● WHAT TO WORK ON
Read the records below and copy each line that contains "Blender".

● RECORD EXCERPTS
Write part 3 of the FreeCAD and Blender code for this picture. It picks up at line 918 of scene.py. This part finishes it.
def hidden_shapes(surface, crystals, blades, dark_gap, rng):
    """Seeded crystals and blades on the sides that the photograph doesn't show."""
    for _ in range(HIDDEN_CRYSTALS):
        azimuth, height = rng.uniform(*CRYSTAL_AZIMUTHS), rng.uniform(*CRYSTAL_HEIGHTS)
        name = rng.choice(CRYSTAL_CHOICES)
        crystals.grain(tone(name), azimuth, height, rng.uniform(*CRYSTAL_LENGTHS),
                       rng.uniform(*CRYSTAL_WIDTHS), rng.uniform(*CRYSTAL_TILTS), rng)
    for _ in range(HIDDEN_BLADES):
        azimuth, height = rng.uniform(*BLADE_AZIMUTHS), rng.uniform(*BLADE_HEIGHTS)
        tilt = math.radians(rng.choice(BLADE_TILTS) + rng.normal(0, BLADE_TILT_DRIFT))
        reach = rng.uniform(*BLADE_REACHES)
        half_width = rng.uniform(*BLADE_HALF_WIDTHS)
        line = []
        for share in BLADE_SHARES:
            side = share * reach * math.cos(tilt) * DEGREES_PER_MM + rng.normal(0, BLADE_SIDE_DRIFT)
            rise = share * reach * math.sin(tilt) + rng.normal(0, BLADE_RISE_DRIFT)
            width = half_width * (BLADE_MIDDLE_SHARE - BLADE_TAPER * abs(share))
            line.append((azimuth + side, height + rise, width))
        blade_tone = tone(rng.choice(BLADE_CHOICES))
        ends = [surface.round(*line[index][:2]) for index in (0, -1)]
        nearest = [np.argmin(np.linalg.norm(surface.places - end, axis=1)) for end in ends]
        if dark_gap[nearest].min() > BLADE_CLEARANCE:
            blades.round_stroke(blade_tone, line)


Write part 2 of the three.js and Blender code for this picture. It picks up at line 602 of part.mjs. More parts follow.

● WRITTEN RESPONSE
Write part 3 of the FreeCAD and Blender code for this picture. It picks up at line 918 of scene.py. This part finishes it.
Write part 2 of the three.js and Blender code for this picture. It picks up at line 602 of part.mjs. More parts follow.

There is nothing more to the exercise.